Miloš Isakov Kovačević

Vojvodina
- Position: Head Coach
- League: Basketball League of Serbia

Personal information
- Born: 15 June 1989 (age 36) Novi Sad, SR Serbia, Yugoslavia
- Nationality: Serbian

Career history

Coaching
- 0000: Mladost Veternik
- 2020–2022: Vojvodina (assistant)
- 2022–2025: Vojvodina

= Miloš Isakov Kovačević =

Serbian basketball coach

Miloš Isakov Kovačević (Милош Исаков Ковачевић; born 15 June 1989) is a Serbian professional basketball coach for Vojvodina of the Basketball League of Serbia.

== Early life and education ==
Isakov Kovačević earned his degree in medicine from the University of Novi Sad. In October 2020, the College of Sports and Health in Belgrade awarded their best students, including Isakov Kovačević.

== Coaching career ==
Isakov Kovačević started his coaching career with Mladost Veternik. In August 2020, Isakov Kovačević joined Vojvodina as an assistant coach. On 15 June 2022, Vojvodina hired Isakov Kovačević as their new head coach.

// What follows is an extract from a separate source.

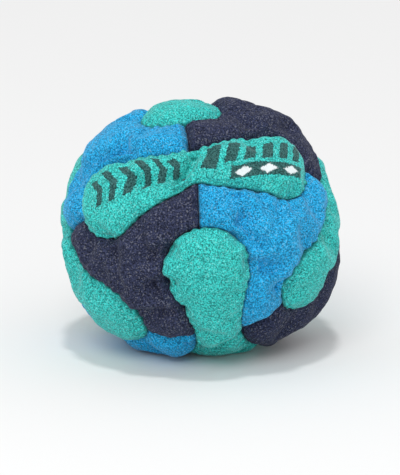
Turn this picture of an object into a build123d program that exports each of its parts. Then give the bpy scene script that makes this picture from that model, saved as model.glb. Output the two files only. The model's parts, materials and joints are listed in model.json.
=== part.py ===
"""A sand-filled footbag, also used as a juggling ball: a soft ball 56 mm across.

Fourteen suede panels make the shell. Six are bone-shaped, one on each face of an imagined cube, each
turned a quarter turn from its neighbours. Eight three-armed panels fill the cube's corners. Every
panel's edge is turned in as a seam allowance, and whip stitches wrap the neighbouring allowances and
hold them face to face. Loose sand fills the shell, which rests on a flat patch. Millimetres, +Z up,
origin at the centre of the resting patch. Each panel is one solid, each seam's stitches are one node,
and the sand is one solid.
"""
from build123d import *
import math
import os

# ---- driving dimensions, in millimetres ----
WIDTH = 56.0  # across the ball at its widest
HEIGHT = 49.6  # from the resting patch to the top
FOOT_RADIUS = 10.0  # of the flat patch that the ball rests on
ROUNDNESS = 2.15  # exponent of the side profile: 2 is an ellipse, more is boxier
SUEDE = 1.2  # thickness of the shell
ALLOWANCE = 2.5  # depth of the turned-in seam allowance below the shell
SEAM_GAP = 0.1  # from the seam line to each allowance
AIR_GAP = 6.0  # of free space above the settled sand
THREAD_RADIUS = 0.25
THREAD_CLEARANCE = 0.08  # from the thread to the suede that it wraps
STITCH_PITCH = 3.0
STITCH_MARGIN = 2.0  # from a meeting of three seams to the nearest stitch
FILL_CLEARANCE = 0.2  # from the thread to the sand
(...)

== National team coaching career ==
In July/August 2019, Isakov Kovačević was an assistant coach for Serbia national under-18 team at the FIBA U18 European Championship in Volos, Greece.

In February 2022, Serbia national team head coach Svetislav Pešić added Isakov Kovačević as a scout to his coaching staff. He left the position in August 2022.

In July 2022, Isakov Kovačević was the head coach for the Serbia national under-15 team that finished 7th at the European Youth Olympic Festival in Banská Bystrica, Slovakia.